Les piscines menacées de fermeture en Wallonie et à Bruxelles
Face à l’explosion des dépenses énergétiques, les gestionnaires des piscines sont très inquiets. Le risque de fermeture est bien présent : un établissement public sur deux y songe.
Publié le 20-01-2023 à 17h58 - Mis à jour le 21-01-2023 à 14h23
À Saint-Hubert, le père Noël était bel et bien une ordure pour les nageurs. Le 23 décembre, les responsables de la piscine ont dû fermer le bassin de natation. “Le Conseil d’administration de l’ASBL Sports et Culture se trouve face à des difficultés financières inédites et imprévisibles en cette fin d’année 2022 et ce, pour plusieurs semaines à venir.” Une décision qui ne surprend pas les responsables de l’association des établissements sportifs (AES).
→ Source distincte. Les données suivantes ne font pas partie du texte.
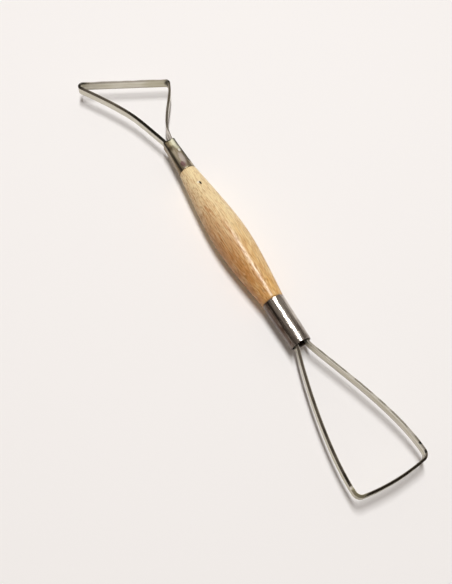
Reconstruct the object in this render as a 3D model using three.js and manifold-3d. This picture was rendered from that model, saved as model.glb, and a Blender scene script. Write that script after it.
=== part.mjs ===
// Double-ended loop tool for trimming clay: a turned wooden handle, a steel
// ferrule on each end, and a loop of bent steel strip held in each ferrule.
//
// Millimetres. The tool lies along X, with its large loop at +X. Both loops lie
// flat in the XY plane, and Z is square to it. The origin is the tool's centroid.

import * as THREE from 'three';
import { mergeVertices } from 'three/addons/utils/BufferGeometryUtils.js';
import Module from 'manifold-3d';

const wasm = await Module();
wasm.setup();

// Fit between wood, steel strip and ferrule
const fitGap = 0.1;

// Turned barrel of the handle
const barrelLength = 83;
const barrelRadius = 9;
const bellyOffset = 3.5; // fattest place, from the middle toward the large loop
const smallSideBend = 0.35; // how long the belly stays round before the side runs straight
const largeSideBend = 0.45;

// Tenons of the handle, each short of its ferrule's mouth by an open recess
const smallTenonLength = 13;
const smallRecess = 7.2;
const largeTenonLength = 17;
const largeRecess = 8.1;
const tenonChamfer = 0.6;

// Steel strip, the same for both loops
const stripWidth = 5.6;
const stripThickness = 1.3;
const mouthBend = 1.2; // run over which a leg turns away from its tail

// Tails of the strips: the space between the two, and how far they lie on the tenon
const smallTailGap = 2.85;
const smallTailGrip = 7;
const largeTailGap = 4.5;
const largeTailGrip = 10;

// Small ferrule: a round tube, pressed to a rounded rectangle round the two strips
const smallFerruleWall = 0.35;
const smallFerruleTaper = 0.4; // how much wider than the strips its round end is
const smallCrimpLength = 4; // parallel stretch at the mouth

// Large ferrule: a tapered round tube
const largeFerruleWall = 0.5;
const largeFerruleTaper = 0.55;
const ferruleEdgeRound = 0.15;

// Small loop: a triangle with a slanted, straight cutting edge. Reach is along X from
// the mouth to a corner, and spread is along Y from the axis to it.
const smallCornerRadius = 1.9;
const smallLeftReach = 58.2;
const smallLeftSpread = 28.2;
const smallRightReach = 35.2;
const smallRightSpread = 18.9;

// Large loop: a long pear with a slightly bowed cutting edge
const largeCornerRadius = 3.3;
const largeReach = 71.7;
const largeLeftSpread = 17.3;
const largeRightSpread = 19.9;
const largeBow = 1.5;

// Facets
const roundFacets = 48;
const barrelRows = 15; // on each side of the belly
const edgeRows = 3;
const curveSteps = 22;
const cornerSteps = 9;
const mergeDistance = 1e-4;

const halfBarrel = barrelLength / 2;
const halfStrip = stripWidth / 2;

// How far from the axis the strips' outer corners lie, with the tails this far apart
function stripReach(tailGap) {
  return Math.hypot(tailGap / 2 + stripThickness, halfStrip);
}

// Each ferrule's section runs from a circle at the wood to a rounded rectangle at
// its mouth: four corner arcs, moved apart by the flats between them. The small
// mouth is pressed close round the strips, and the large one stays round.
const pressedCorner = 2 * fitGap;
const smallFerrule = {
  side: -1,
  length: smallTenonLength + smallRecess,
  radius: stripReach(smallTailGap) + smallFerruleTaper + smallFerruleWall,
  wall: smallFerruleWall,
  crimp: smallCrimpLength,
  corner: pressedCorner + smallFerruleWall,
  flatY: smallTailGap / 2 + stripThickness + fitGap - pressedCorner,
  flatZ: halfStrip + fitGap - pressedCorner,
  tenonLength: smallTenonLength,
  tailGap: smallTailGap,
  tailDepth: smallRecess + smallTailGrip,
};
const largeFerrule = {
  side: 1,
  length: largeTenonLength + largeRecess,
  radius: stripReach(largeTailGap) + largeFerruleTaper + largeFerruleWall,
  wall: largeFerruleWall,
  crimp: 0,
  corner: stripReach(largeTailGap) + fitGap + largeFerruleWall,
  flatY: 0,
  flatZ: 0,
  tenonLength: largeTenonLength,
  tailGap: largeTailGap,
  tailDepth: largeRecess + largeTailGrip,
};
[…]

Dans le courant du mois d’octobre, l’association avait interrogé les gestionnaires des complexes sportifs.
Preuve de l’intérêt et de l’inquiétude générale, près de la moitié des responsables ont pris la peine de répondre aux questions. Et les résultats sont sans appel :
La cause ? La hausse vertigineuse des prix de l’énergie. Pour la centaine de gestionnaires ayant répondu, les coûts de l’énergie ont augmenté de 155 %. Concrètement, cela représente 300 000 € supplémentaires. “Quand on sait qu’en temps normal, le prix d’entrée ne compense pas le coût réel de l’infrastructure, vous imaginez comme les piscines sont dans une situation compliquée avec la hausse des coûts de l’énergie”, explique Florian Giraudo, directeur adjoint de l’AES. Selon l’enquête de l’association, un tiers des piscines a d’ailleurs augmenté le prix d’entrée. Une hausse moyenne de l’ordre de 30 %.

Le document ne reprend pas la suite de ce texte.